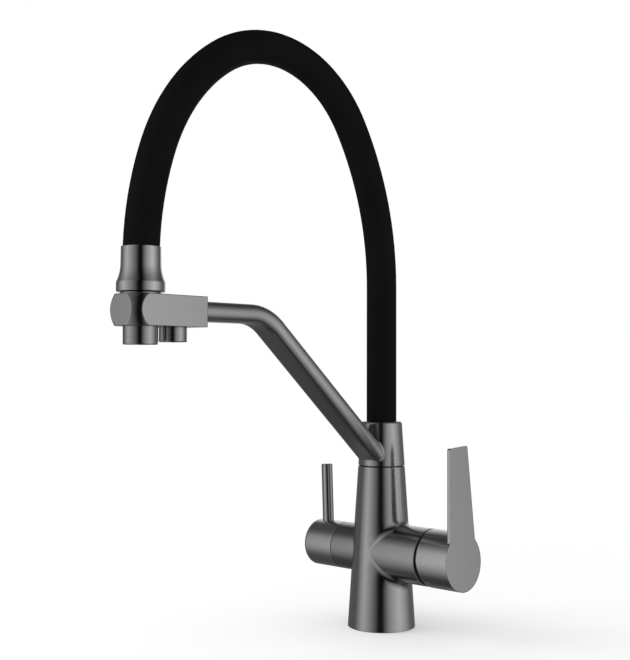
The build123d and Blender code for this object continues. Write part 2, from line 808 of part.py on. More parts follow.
def hose_path():
    """Centre line of the hose: straight up from the collar, four tangent arcs, straight down to the head."""
    turned = 0
    climb = 0
    for radius, turn in zip(arch_radii(), arch_turns):
        climb += radius * (sin(radians(turned + turn)) - sin(radians(turned)))
        turned += turn
    rise_top = hose_end_height + arch_lead_out - climb
    edges = [Line((0, hose_start_height), (0, rise_top))]
    for radius, turn in zip(arch_radii(), arch_turns):
        last = edges[-1]
        edges.append(JernArc(start=last @ 1, tangent=last % 1, radius=radius, arc_size=turn))
    edges.append(Line(edges[-1] @ 1, (-head_reach, hose_end_height)))
    return Plane.YZ * Wire(edges)


def hose_layer(outer, inner):
    path = hose_path()
    layer = swept(Circle(outer), path)
    return layer - swept(Circle(inner), path)


def hose_sleeve():
    return hose_layer(sleeve_radius, sleeve_bore_radius)


def support_tube():
    return hose_layer(support_radius, support_bore_radius)


def hose_core():
    return hose_layer(core_radius, core_bore_radius)


def hose_tail():
    """The barb that the water hose is pushed over, screwed into the collar."""
    tail = upright(tail_thread_radius, hose_start_height - tail_thread_length, hose_start_height)
    tail += upright(core_bore_radius - fit_gap, hose_start_height, hose_start_height + tail_barb_length)
    return tail - upright(tail_bore_radius, hose_start_height - tail_thread_length - overrun,
                          hose_start_height + tail_barb_length + overrun)


# Head
def head_block():
    """A barrel with three flats, run on into a square bar that holds the arm."""
    middle = block_floor_height + block_height / 2
    half = block_height / 2
    with BuildSketch(Plane.XZ) as profile:
        with BuildLine():
            side = ThreePointArc((barrel_end_radius, -half), (barrel_radius, 0), (barrel_end_radius, half))
            Polyline(side @ 1, (0, half), (0, -half), side @ 0)
        make_face()
    barrel = Pos(0, -head_reach, middle) * revolve(profile.sketch, Axis.Z)
    barrel &= Pos(0, -head_reach - block_half_width, middle) * Box(
        2 * block_half_width, 2 * block_tail, block_height,
        align=(Align.CENTER, Align.MIN, Align.CENTER))
    bar = Pos(0, -head_reach, middle) * Box(
        2 * block_half_width, block_tail, block_height, align=(Align.CENTER, Align.MIN, Align.CENTER))
    return barrel + bar


def drilled_head_block():
    block = head_block()
    tail_end = block.faces().sort_by(Axis.Y)[-1]
    block = chamfer(tail_end.edges(), edge_break)
    block -= upright(head_bore_radius + fit_gap, block_floor_height - overrun, block_top_height + overrun, 0,
                     -head_reach)
    pocket = Plane(origin=(0, -block_tail_reach - arm_pocket_depth, arm_height), x_dir=(1, 0, 0),
                   z_dir=(0, 1, 0))
    block -= extrude(pocket * flat_oval(arm_half_width + fit_gap, arm_half_height + fit_gap),
                     amount=arm_pocket_depth + overrun)
    bore = Plane(origin=(0, -outlet_reach - outlet_way_radius - fit_gap, arm_height), z_dir=(0, 1, 0))
    block -= bore * Cylinder(water_tube_radius + fit_gap, block_tail, align=FROM_LOW)
    block -= upright(outlet_way_radius, block_floor_height, arm_height, 0, -outlet_reach)
    return block - upright(outlet_thread_radius + fit_gap, block_floor_height - overrun,
                           block_floor_height + outlet_thread_length + flat_seal_thickness, 0, -outlet_reach)


def neck_nipple():
    low = block_top_height - nipple_thread_length
    high = hose_end_height + arch_lead_out
    nipple = upright(head_bore_radius, low, block_top_height, 0, -head_reach)
    ring = upright(neck_radius, block_top_height, neck_top_height, 0, -head_reach)
    nipple += chamfer(ring.edges().filter_by(GeomType.CIRCLE), fine_edge_break)
    nipple += upright(nipple_stem_radius, neck_top_height, neck_top_height + nipple_stem_length, 0,
                      -head_reach)
    nipple += upright(core_bore_radius - fit_gap, neck_top_height, high, 0, -head_reach)
    return nipple - upright(tail_bore_radius, low - overrun, high + overrun, 0, -head_reach)


def neck_seal():
    """A flat ring between the nipple's stem and the hose's end."""
    low = neck_top_height + nipple_stem_length
    high = low + neck_seal_thickness
    ring = upright(nipple_stem_radius, low, high, 0, -head_reach)
    return ring - upright(core_bore_radius, low - overrun, high + overrun, 0, -head_reach)


def hose_nut():
    """The flared nut over the hose's end: a band below, a smooth waist and a plain sleeve above."""
    bore = nipple_stem_radius + fit_gap
    wide = nut_bore_for_hose
    with BuildSketch(Plane.XZ) as profile:
        with BuildLine():
            sleeve = Line((wide + nut_lip, nut_height), (wide + nut_waist_lip, nut_waist_rise))
            waist = TangentArc(sleeve @ 1, (wide + nut_band_lip, nut_band_height), tangent=sleeve % 1)
            Polyline(waist @ 1, (wide + nut_band_lip, 0), (bore, 0), (bore, nut_height - nut_insertion),
                     (wide, nut_height - nut_insertion), (wide, nut_height), sleeve @ 0)
        make_face()
    nut = Pos(0, -head_reach, nut_floor_height) * revolve(profile.sketch, Axis.Z)
    nut = chamfer(rim_edges(nut, wide + nut_band_lip), edge_break)
    return chamfer(rim_edges(nut, wide + nut_lip), fine_edge_break)


def outlet_shell(radius, drop, bore_radius, bore_depth, thread_radius, thread_length, way_radius, reach):
    """A turned outlet that screws up into the head and holds an aerator."""
    low = block_floor_height - drop
    shell = upright(radius, low, block_floor_height, 0, -reach)
    shell = chamfer(shell.edges().filter_by(GeomType.CIRCLE).sort_by(Axis.Z)[0], edge_break)
    shell += upright(thread_radius, block_floor_height, block_floor_height + thread_length, 0, -reach)
    shell -= upright(bore_radius, low - overrun, low + bore_depth, 0, -reach)
    return shell - upright(way_radius, low, block_floor_height + thread_length + overrun, 0, -reach)


def nozzle_housing():
    return outlet_shell(nozzle_radius, nozzle_drop, nozzle_bore_radius, nozzle_bore_depth,
                        head_bore_radius, nozzle_thread_length, nozzle_way_radius, head_reach)


def filter_outlet():
    return outlet_shell(outlet_radius, outlet_drop, outlet_bore_radius, outlet_bore_depth,
                        outlet_thread_radius, outlet_thread_length, outlet_way_radius, outlet_reach)


def aerator_insert(bore_radius, bore_depth, drop, reach):
    """A moulded cup with a grid of small holes in its floor, below the shell's flat seal."""
    low = block_floor_height - drop + insert_inset
    high = block_floor_height - drop + bore_depth - flat_seal_thickness
    radius = bore_radius - fit_gap
    cup = upright(radius, low, high, 0, -reach)
    cup -= upright(radius - insert_wall, low + insert_plate, high + overrun, 0, -reach)
    rings = int((radius - insert_wall - insert_hole_radius) / insert_hole_pitch)
    holes = [upright(insert_hole_radius, low - overrun, low + insert_plate + overrun, 0, -reach)]
    for ring in range(1, rings + 1):
        for i in range(FIRST_RING * ring):
            turn = radians(FULL_TURN / (FIRST_RING * ring) * i)
            holes.append(upright(insert_hole_radius, low - overrun, low + insert_plate + overrun,
                                 ring * insert_hole_pitch * cos(turn),
                                 ring * insert_hole_pitch * sin(turn) - reach))
    return cup - holes


def nozzle_aerator():
    return aerator_insert(nozzle_bore_radius, nozzle_bore_depth, nozzle_drop, head_reach)


def outlet_aerator():
    return aerator_insert(outlet_bore_radius, outlet_bore_depth, outlet_drop, outlet_reach)


def aerator_screen(bore_radius, bore_depth, drop, reach):
    """A fine screen resting on the cup's floor."""
    low = block_floor_height - drop + insert_inset + insert_plate
    return upright(bore_radius - insert_wall - 2 * fit_gap, low, low + screen_thickness, 0, -reach)


def nozzle_screen():
    return aerator_screen(nozzle_bore_radius, nozzle_bore_depth, nozzle_drop, head_reach)


def outlet_screen():
    return aerator_screen(outlet_bore_radius, outlet_bore_depth, outlet_drop, outlet_reach)


def flat_seal(bore_radius, bore_depth, drop, reach):
    """The ring between an aerator and its shell."""
    high = block_floor_height - drop + bore_depth
    low = high - flat_seal_thickness
    ring = upright(bore_radius - fit_gap, low, high, 0, -reach)
    return ring - upright(bore_radius - flat_seal_width, low - overrun, high + overrun, 0, -reach)


def nozzle_seal():
    return flat_seal(nozzle_bore_radius, nozzle_bore_depth, nozzle_drop, head_reach)


def outlet_seal():
    return flat_seal(outlet_bore_radius, outlet_bore_depth, outlet_drop, outlet_reach)


PIECES = {
    "body_shell": body_shell, "base_insert": base_insert, "base_gasket": base_gasket,
    "cartridge_base": cartridge_base, "port_seals": port_seals, "cartridge_case": cartridge_case,
    "fixed_disc": fixed_disc, "moving_disc": moving_disc, "disc_carrier": disc_carrier,
    "cartridge_rotor": cartridge_rotor, "pivot_pin": pivot_pin, "lever_stem": lever_stem,
    "retaining_nut": retaining_nut, "cartridge_dome": cartridge_dome, "mixer_handle": mixer_handle,
    "handle_grub_screw": handle_grub_screw, "screw_cover": screw_cover, "seat_seal": seat_seal,
    "filter_headwork": filter_headwork, "filter_fixed_disc": filter_fixed_disc,
    "filter_moving_disc": filter_moving_disc, "filter_spindle": filter_spindle, "spindle_ring": spindle_ring,
    "filter_knob": filter_knob, "filter_pin_lever": filter_pin_lever, "knob_grub_screw": knob_grub_screw,
    "glide_washer": glide_washer, "swivel_spigot": swivel_spigot, "spigot_seals": spigot_seals,
    "spigot_clip": spigot_clip, "swivel_collar": swivel_collar, "spout_arm": spout_arm,
    "arm_water_tube": arm_water_tube, "hose_tail": hose_tail, "hose_core": hose_core,
    "support_tube": support_tube, "hose_sleeve": hose_sleeve, "hose_nut": hose_nut, "neck_seal": neck_seal,
    "neck_nipple": neck_nipple, "head_block": drilled_head_block, "nozzle_housing": nozzle_housing,
    "nozzle_aerator": nozzle_aerator, "nozzle_screen": nozzle_screen, "nozzle_seal": nozzle_seal,
    "filter_outlet": filter_outlet, "outlet_aerator": outlet_aerator, "outlet_screen": outlet_screen,
    "outlet_seal": outlet_seal,
}

os.makedirs("parts", exist_ok=True)
print("arch radii", [round(radius, 1) for radius in arch_radii()])
print("hose length", round(hose_path().length, 1))
for node, make in PIECES.items():
    export_step(make(), f"parts/{node}.step")
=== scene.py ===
# %% [markdown]
# # A kitchen tap with a filter valve, in brushed gun-grey metal
# The shapes of the metal pieces come finished from the CAD model, because a tap is turned and milled to
# exact sizes. Blender's share is what the eye gets from the surfaces: the brushed coating, the black
# silicone of the hose, the brazed root of the arm and the threads under the foot. The scene is in metres,
# and MM turns a size in millimetres into metres.

# %% Load the CAD model
import json
import math

import bmesh
import bpy
from mathutils import Matrix, Vector


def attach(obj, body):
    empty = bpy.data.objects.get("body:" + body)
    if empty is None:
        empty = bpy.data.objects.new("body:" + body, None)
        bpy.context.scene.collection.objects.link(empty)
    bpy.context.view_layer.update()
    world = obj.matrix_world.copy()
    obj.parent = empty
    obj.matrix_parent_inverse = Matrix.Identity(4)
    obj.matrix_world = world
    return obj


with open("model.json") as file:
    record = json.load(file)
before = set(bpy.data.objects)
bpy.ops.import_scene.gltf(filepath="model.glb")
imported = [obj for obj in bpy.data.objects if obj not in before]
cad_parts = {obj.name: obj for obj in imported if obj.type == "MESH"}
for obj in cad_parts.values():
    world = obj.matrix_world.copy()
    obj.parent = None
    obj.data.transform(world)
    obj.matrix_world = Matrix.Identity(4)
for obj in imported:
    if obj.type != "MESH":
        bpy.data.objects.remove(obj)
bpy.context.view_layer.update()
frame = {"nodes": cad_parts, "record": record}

MM = 0.001

# %% [markdown]
# ## Camera
# The photograph is taken almost level from 20 cm above the worktop, to the right of the spout, with the line
# of sight turned 43 degrees from the front view. These values were fitted to the photograph's outlines. The
# picture is 630 by 660, so the sensor's 36 mm run along its height.

# %% Camera
camera_place = Vector((0.54503, -0.65664, 0.19992))
view_turn = math.radians(43.189)
view_tilt = math.radians(1.926)
view_roll = math.radians(0.145)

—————

Short exercise:
Repeat exactly the lines from the one that contains "radius in arch_radii()])" through the one that contains "imported = [obj", and only those.

Full solution:
print("arch radii", [round(radius, 1) for radius in arch_radii()])
print("hose length", round(hose_path().length, 1))
for node, make in PIECES.items():
    export_step(make(), f"parts/{node}.step")
=== scene.py ===
# %% [markdown]
# # A kitchen tap with a filter valve, in brushed gun-grey metal
# The shapes of the metal pieces come finished from the CAD model, because a tap is turned and milled to
# exact sizes. Blender's share is what the eye gets from the surfaces: the brushed coating, the black
# silicone of the hose, the brazed root of the arm and the threads under the foot. The scene is in metres,
# and MM turns a size in millimetres into metres.

# %% Load the CAD model
import json
import math

import bmesh
import bpy
from mathutils import Matrix, Vector


def attach(obj, body):
    empty = bpy.data.objects.get("body:" + body)
    if empty is None:
        empty = bpy.data.objects.new("body:" + body, None)
        bpy.context.scene.collection.objects.link(empty)
    bpy.context.view_layer.update()
    world = obj.matrix_world.copy()
    obj.parent = empty
    obj.matrix_parent_inverse = Matrix.Identity(4)
    obj.matrix_world = world
    return obj


with open("model.json") as file:
    record = json.load(file)
before = set(bpy.data.objects)
bpy.ops.import_scene.gltf(filepath="model.glb")
imported = [obj for obj in bpy.data.objects if obj not in before]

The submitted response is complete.